** BEGIN RECORDS **

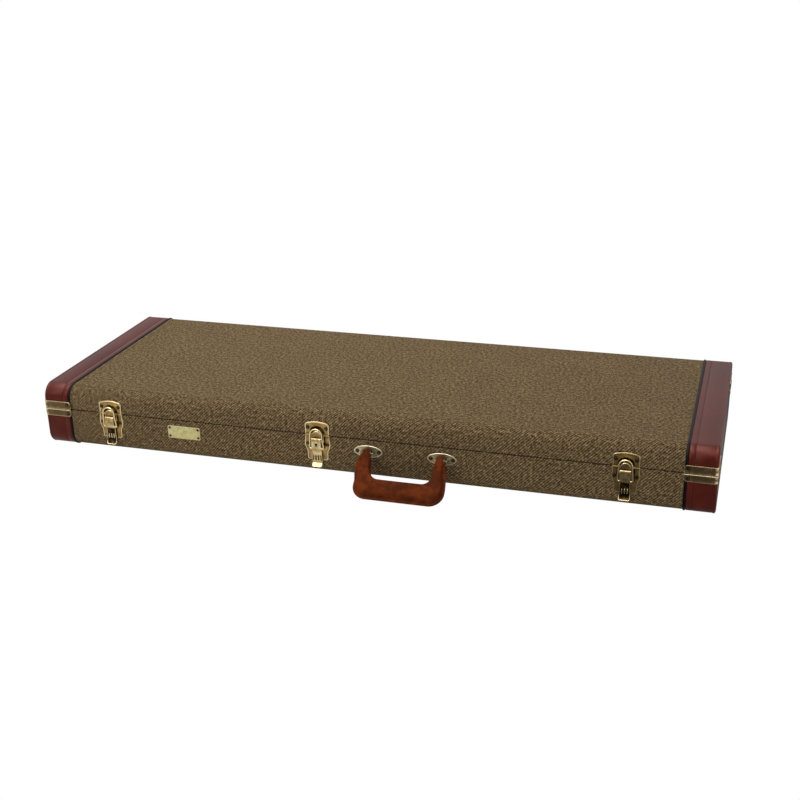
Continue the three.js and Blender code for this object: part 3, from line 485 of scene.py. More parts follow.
stitches = Grower("stitches", "Spacing", "Length", "Thickness")
length, thickness = stitches.given("Length"), stitches.given("Thickness")
line = stitches.node("GeometryNodeMeshToCurve", {"Mesh": stitches.given("Geometry")})("Curve")
sockets = {"Curve": line, "Length": stitches.given("Spacing")}
spots = stitches.node("GeometryNodeResampleCurve", sockets, mode="LENGTH")("Curve")
bead = stitches.ball(6, 4, 0.5, length, thickness, thickness)
stitches.close(spots, bead, "X", stitches.node("GeometryNodeInputTangent")("Tangent"))


def thread_finish(name, dark, light):
    build = Finish(name)
    twist = build.noise(1500.0)
    base = build.colours(build.smooth(0.3, 0.7, twist), dark, light)
    return build.surface(base, 0.7 + 0.1 * twist, twist, 0.4, 0.0002)


def sewn(name, lines, material, body, slot, spacing, length, thickness):
    """Stitches along open lines, in mm."""
    mesh = bpy.data.meshes.new(f"{name}_lines")
    edges, start = [], 0
    for line in lines:
        edges += [(start + i, start + i + 1) for i in range(len(line) - 1)]
        start += len(line)
    mesh.from_pydata([Vector(p) * mm for line in lines for p in line], edges, [])
    sizes = {"spacing": spacing * mm, "length": length * mm, "thickness": thickness * mm}
    stitches.grow(name, mesh, material, body, slot, **sizes)


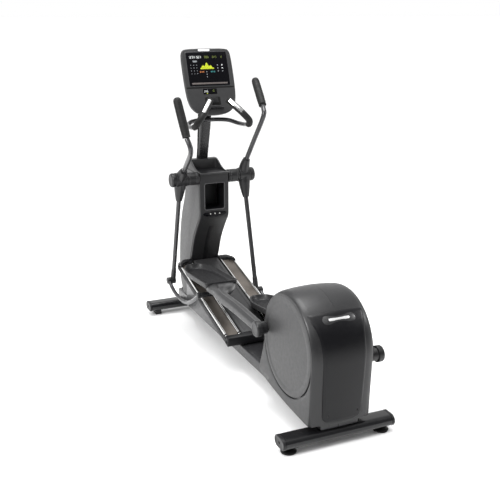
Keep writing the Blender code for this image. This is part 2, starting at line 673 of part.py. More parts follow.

** END RECORDS **

- **STATED GOAL**
Write the material out again word for word.

- **WORKED ANSWER**
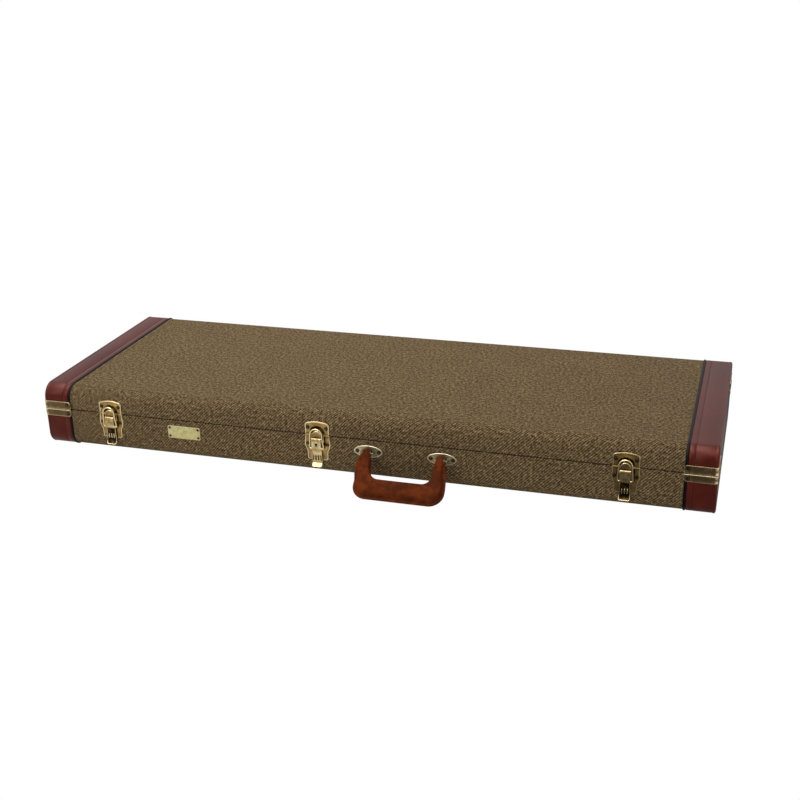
Continue the three.js and Blender code for this object: part 3, from line 485 of scene.py. More parts follow.
stitches = Grower("stitches", "Spacing", "Length", "Thickness")
length, thickness = stitches.given("Length"), stitches.given("Thickness")
line = stitches.node("GeometryNodeMeshToCurve", {"Mesh": stitches.given("Geometry")})("Curve")
sockets = {"Curve": line, "Length": stitches.given("Spacing")}
spots = stitches.node("GeometryNodeResampleCurve", sockets, mode="LENGTH")("Curve")
bead = stitches.ball(6, 4, 0.5, length, thickness, thickness)
stitches.close(spots, bead, "X", stitches.node("GeometryNodeInputTangent")("Tangent"))


def thread_finish(name, dark, light):
    build = Finish(name)
    twist = build.noise(1500.0)
    base = build.colours(build.smooth(0.3, 0.7, twist), dark, light)
    return build.surface(base, 0.7 + 0.1 * twist, twist, 0.4, 0.0002)


def sewn(name, lines, material, body, slot, spacing, length, thickness):
    """Stitches along open lines, in mm."""
    mesh = bpy.data.meshes.new(f"{name}_lines")
    edges, start = [], 0
    for line in lines:
        edges += [(start + i, start + i + 1) for i in range(len(line) - 1)]
        start += len(line)
    mesh.from_pydata([Vector(p) * mm for line in lines for p in line], edges, [])
    sizes = {"spacing": spacing * mm, "length": length * mm, "thickness": thickness * mm}
    stitches.grow(name, mesh, material, body, slot, **sizes)


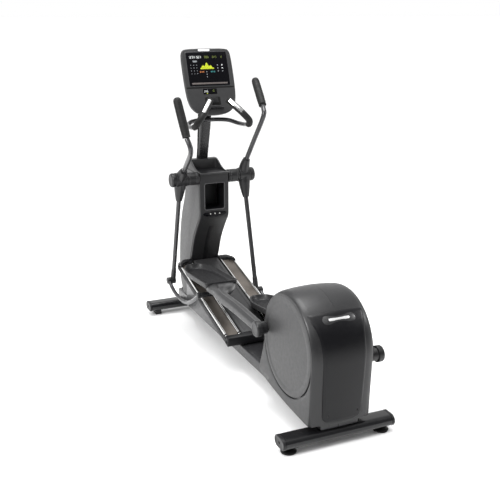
Keep writing the Blender code for this image. This is part 2, starting at line 673 of part.py. More parts follow.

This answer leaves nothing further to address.